4. Hoy día, el vasto problema de la pobreza y la marginación es un desafío apremiante para los gobernantes y responsables de las instituciones públicas. Por otro lado, el llamado proceso de globalización ha creado nuevas posibilidades y también nuevos riesgos, que es necesario afrontar en el concierto más amplio de las Naciones. Es una oportunidad para ir tejiendo como una red de comprensión y solidaridad entre los pueblos, sin reducir todo a intercambios meramente mercantiles o pragmáticos, y en la que tengan cabida también los problemas humanos de cada lugar y, en particular, de los emigrantes forzados a dejar su tierra en busca de mejores condiciones de vida, lo que a veces comporta graves secuelas en el ámbito personal, familiar y social.

La Iglesia, al considerar el ejercicio de la caridad como una dimensión esencial de su ser y su misión, desarrolla de manera abnegada una valiosa atención a los necesitados de cualquier condición o proveniencia, y colabora en esta tarea con las diversas entidades e instituciones públicas con el fin de que a nadie en busca de apoyo le falte una mano amiga que le ayude a superar su dificultad. Para ello ofrece sus recursos personales y materiales, pero sobre todo la cercanía humana que trata de socorrer la pobreza más triste, la soledad y el abandono, sabiendo que «el amor, en su pureza y gratuidad, es el mejor testimonio del Dios en que creemos y que nos impulsa a amar» (Encíclica Deus caritas est, 31, c).
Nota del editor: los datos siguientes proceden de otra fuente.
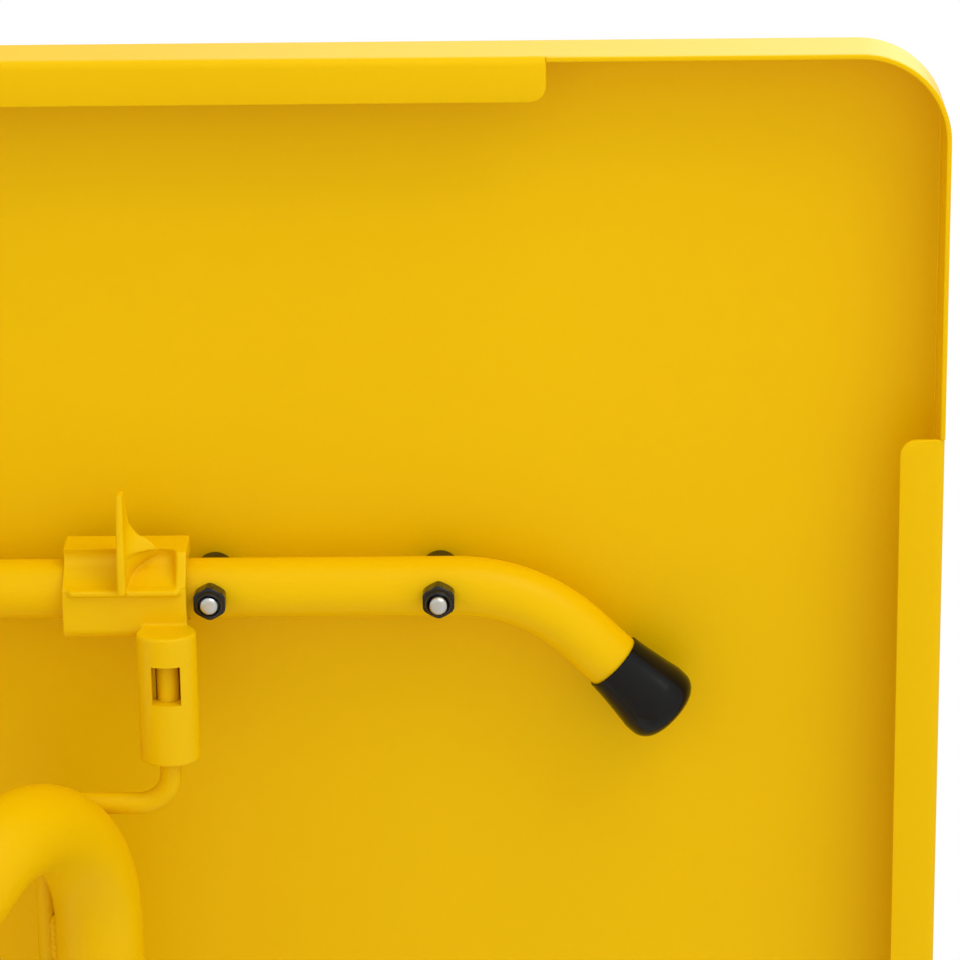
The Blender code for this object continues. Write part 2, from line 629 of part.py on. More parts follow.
def clip_outline():
    """The clip's section across the bar: (inboard of the bar's axis, below the sheet) points."""
    saddle = BAR_RADIUS + CLIP_SADDLE_CLEARANCE
    scoop = BAR_RADIUS + CLIP_OUTER_WALL
    inner_wall = BAR_RADIUS + CLIP_INNER_WALL
    rib_drop = CLIP_ROOF_DROP + CLIP_RIB_HEIGHT
    points = [(-scoop, CLIP_WALL_DROP)]
    for angle_deg in (0, 12, 24, 36, 48, 60):
        angle = math.radians(angle_deg)
        points.append((-scoop * math.cos(angle),
                       BAR_DROP + scoop * math.sin(angle) * CLIP_SCOOP_FLATTENING))
    points += [(CLIP_RIB_START_Y, rib_drop), (CLIP_RIB_END_Y, rib_drop),
               (CLIP_RIB_END_Y, CLIP_ROOF_DROP), (inner_wall - CLIP_CHAMFER, CLIP_ROOF_DROP),
               (inner_wall, CLIP_ROOF_DROP - CLIP_CHAMFER), (inner_wall, CLIP_WALL_DROP),
               (saddle, CLIP_WALL_DROP)]
    points += arc((0, BAR_DROP), saddle, 0, 180, 12)
    points.append((-saddle, CLIP_WALL_DROP))
    return points


def fin_outline():
    """The thumb fin's side view, in the same terms as the clip's section."""
    root_y = CLIP_RIB_END_Y - 0.0004
    root_drop = CLIP_ROOF_DROP + FIN_ROOT_HEIGHT
    tip_drop = CLIP_ROOF_DROP - FIN_TIP_RISE
    return [(root_y, CLIP_ROOF_DROP - 0.004), (root_y, root_drop), (-0.016, root_drop - 0.0005),
            (FIN_TIP_Y + 0.009, tip_drop + 0.0042), (FIN_TIP_Y, tip_drop),
            (FIN_TIP_Y + 0.004, tip_drop - FIN_TIP_WIDTH),
            (FIN_TIP_Y + 0.015, tip_drop - 2 * FIN_TIP_WIDTH),
            (-BAR_RADIUS - CLIP_OUTER_WALL + 0.0006, BAR_DROP)]


def swing_cutter(side):
    """The room a clip needs ahead of its rod so that its shell can swing off the bar."""
    saddle = BAR_RADIUS + CLIP_SADDLE_CLEARANCE
    bar_y = side * BAR_Y
    room = box("clip_swing_room",
               (ROD_X, bar_y - saddle,
                SHEET_UNDERSIDE - CLIP_ROOF_DROP - CLIP_RIB_HEIGHT - CUT_MARGIN),
               (ROD_X + CLIP_AHEAD_OF_ROD + CUT_MARGIN, bar_y + saddle,
                SHEET_UNDERSIDE - CLIP_WALL_DROP + CUT_MARGIN))
    spared = cylinder("clip_swing_spared", (ROD_X, bar_y - 2 * saddle, ROD_Z),
                      (ROD_X, bar_y + 2 * saddle, ROD_Z),
                      ROD_BELOW_BAR - CLIP_SADDLE_CLEARANCE, 48)
    return cut(room, spared)


def make_lock_clips():
    """A saddle over the support bar, a thumb fin, and a sleeve that turns on the rod."""
    for side in (-1, 1):
        def placed(points):
            return [(side * (BAR_Y - y), SHEET_UNDERSIDE - drop) for y, drop in points]

        def on_rod(y):
            return (ROD_X, side * (BAR_Y - y), ROD_Z)

        clip = prism("lock_clip_" + side_name(side), placed(clip_outline()),
                     ROD_X - CLIP_BEHIND_ROD, ROD_X + CLIP_AHEAD_OF_ROD, "X")
        cut(clip, swing_cutter(side))
        sleeve = cylinder("clip_sleeve", on_rod(SLEEVE_START_Y), on_rod(SLEEVE_END_Y),
                          SLEEVE_DIAMETER / 2, 32)
        cut(clip, sleeve, "UNION")
        fin_x = ROD_X - FIN_BEHIND_ROD
        blade = prism("clip_fin", placed(fin_outline()), fin_x - FIN_THICKNESS / 2,
                      fin_x + FIN_THICKNESS / 2, "X")
        cut(clip, blade, "UNION")
        bore = cylinder("clip_bore", on_rod(ROD_TIP_Y - 2 * GAP),
                        on_rod(SLEEVE_END_Y + CUT_MARGIN), ROD_RADIUS + SLEEVE_BORE_CLEARANCE, 24)
        cut(clip, bore)
        near, far = sorted((side * (BAR_Y - WINDOW_START_Y), side * (BAR_Y - WINDOW_END_Y)))
        window = box("clip_window", (ROD_X - WINDOW_WIDTH / 2, near, ROD_Z - SLEEVE_DIAMETER),
                     (ROD_X + WINDOW_WIDTH / 2, far, ROD_Z))
        cut(clip, window)
        finish(clip, CLIP_PLASTIC)


make_top()
make_support_bars()
make_bar_fasteners()
for frame_kind in FRAMES:
    make_leg_frame(frame_kind)
make_pivots()
make_hinges()
make_lock_rods()
make_lock_clips()
bpy.context.view_layer.update()
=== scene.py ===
"""A yellow folding steel table with a pan-shaped top, seen from below one corner."""
import math

import bmesh
import bpy
from mathutils import Matrix, Vector, noise
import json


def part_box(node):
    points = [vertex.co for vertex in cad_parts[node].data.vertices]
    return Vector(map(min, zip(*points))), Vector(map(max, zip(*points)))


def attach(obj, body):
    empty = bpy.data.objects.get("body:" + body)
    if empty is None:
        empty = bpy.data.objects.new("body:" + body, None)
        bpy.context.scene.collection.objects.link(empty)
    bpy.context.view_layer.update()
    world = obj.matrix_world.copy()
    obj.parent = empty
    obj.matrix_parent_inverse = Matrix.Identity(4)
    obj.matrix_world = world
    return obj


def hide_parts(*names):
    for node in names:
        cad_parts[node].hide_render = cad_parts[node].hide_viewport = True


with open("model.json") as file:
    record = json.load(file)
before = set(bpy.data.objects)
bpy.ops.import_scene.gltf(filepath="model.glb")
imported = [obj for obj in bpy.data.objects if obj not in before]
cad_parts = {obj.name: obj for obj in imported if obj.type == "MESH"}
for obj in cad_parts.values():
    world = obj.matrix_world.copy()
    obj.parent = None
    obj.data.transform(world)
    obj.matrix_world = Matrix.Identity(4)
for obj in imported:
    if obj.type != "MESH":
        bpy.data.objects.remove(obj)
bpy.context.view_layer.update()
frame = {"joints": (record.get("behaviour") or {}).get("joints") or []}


# ---- Top -------------------------------------------------------------------------------------
# The top is one sheet of 1.5 mm steel, pressed into a shallow pan with rounded corners. The rim is
# folded down and a narrow lip is folded in along each side, which stops short of the corners.
# It is powder coated in yellow after folding, inside and out, so even the raw edges are yellow.
top_low, top_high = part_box("table_top")
HALF_TOP = top_high.x
TOP_Z = top_high.z
RIM_Z = top_low.z
SHEET = 0.0015
UNDERSIDE_Z = TOP_Z - SHEET
TOP_CORNER = 0.028
TOP_FOLD = 0.0018
LIP_FOLD = 0.0024
LIP_WIDTH = 0.0140
LIP_REACH = HALF_TOP - 0.124
LIP_END_ROUND = 0.005


def linear(red, green, blue):
    """A colour given as it looks on a screen, 0 to 255, turned into light values."""
    values = []
    for value in (red, green, blue):
        share = value / 255
        values.append(share / 12.92 if share <= 0.04045 else ((share + 0.055) / 1.055) ** 2.4)
    return (*values, 1.0)


def mesh_piece(name, verts, faces):
    mesh = bpy.data.meshes.new(name)
    mesh.from_pydata([tuple(v) for v in verts], [], faces)
    mesh.update()
    piece = bpy.data.objects.new(name, mesh)
    bpy.context.scene.collection.objects.link(piece)
    return piece


def baked(piece, sharp_deg=40):
    """Turns a piece's modifiers into plain mesh and shades it smooth but for its sharp edges."""
    bpy.context.view_layer.update()
    evaluated = piece.evaluated_get(bpy.context.evaluated_depsgraph_get())
    mesh = bpy.data.meshes.new_from_object(evaluated)
    mesh.name = piece.name
    piece.modifiers.clear()
    piece.data = mesh
    mesh.shade_smooth()
    mesh.set_sharp_from_angle(angle=math.radians(sharp_deg))
    return piece


def fitted(piece, finish, body, slot, *nodes):
    """Gives a piece its finish and the body it rides on, and hides the CAD nodes it stands for."""
    piece.data.materials.clear()
    piece.data.materials.append(finish)
    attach(piece, body)
    if nodes:
        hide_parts(*nodes)
    return piece


def grain_group():
    """Fine surface relief and a slow mottle, shared by the paint, plastic, rubber and steel."""
    group = bpy.data.node_groups.new("surface_grain", "ShaderNodeTree")
    for name, kind, side in (("Place", "NodeSocketVector", "INPUT"),
                             ("Grain Scale", "NodeSocketFloat", "INPUT"),
                             ("Mottle Scale", "NodeSocketFloat", "INPUT"),
                             ("Relief", "NodeSocketFloat", "OUTPUT"),
                             ("Mottle", "NodeSocketFloat", "OUTPUT")):
        group.interface.new_socket(name=name, in_out=side, socket_type=kind)
    nodes, links = group.nodes, group.links
    entry = nodes.new("NodeGroupInput")
    leave = nodes.new("NodeGroupOutput")
    grain = nodes.new("ShaderNodeTexNoise")
    grain.inputs["Detail"].default_value = 2.0
    links.new(entry.outputs["Place"], grain.inputs["Vector"])
    links.new(entry.outputs["Grain Scale"], grain.inputs["Scale"])
    links.new(grain.outputs["Fac"], leave.inputs["Relief"])
    mottle = nodes.new("ShaderNodeTexNoise")
    mottle.inputs["Detail"].default_value = 4.0
    links.new(entry.outputs["Place"], mottle.inputs["Vector"])
    links.new(entry.outputs["Mottle Scale"], mottle.inputs["Scale"])
    links.new(mottle.outputs["Fac"], leave.inputs["Mottle"])
    return group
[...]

5. Señor Embajador, antes de concluir este encuentro deseo expresarle mis mejores deseos para que la misión que comienza sea fecunda y contribuya a estrechar las relaciones diplomáticas de su País con la Santa Sede, haciéndolas al mismo tiempo fluidas y cordiales. Le ruego nuevamente que se haga intérprete de mis sentimientos y esperanzas ante el Excelentísimo Señor Presidente de la República y demás Autoridades de su país, a la vez que invoco la maternal protección de la Virgen de los Treinta y Tres sobre Vuestra Excelencia, su distinguida familia, sus colaboradores y los queridos hijos e hijas uruguayos.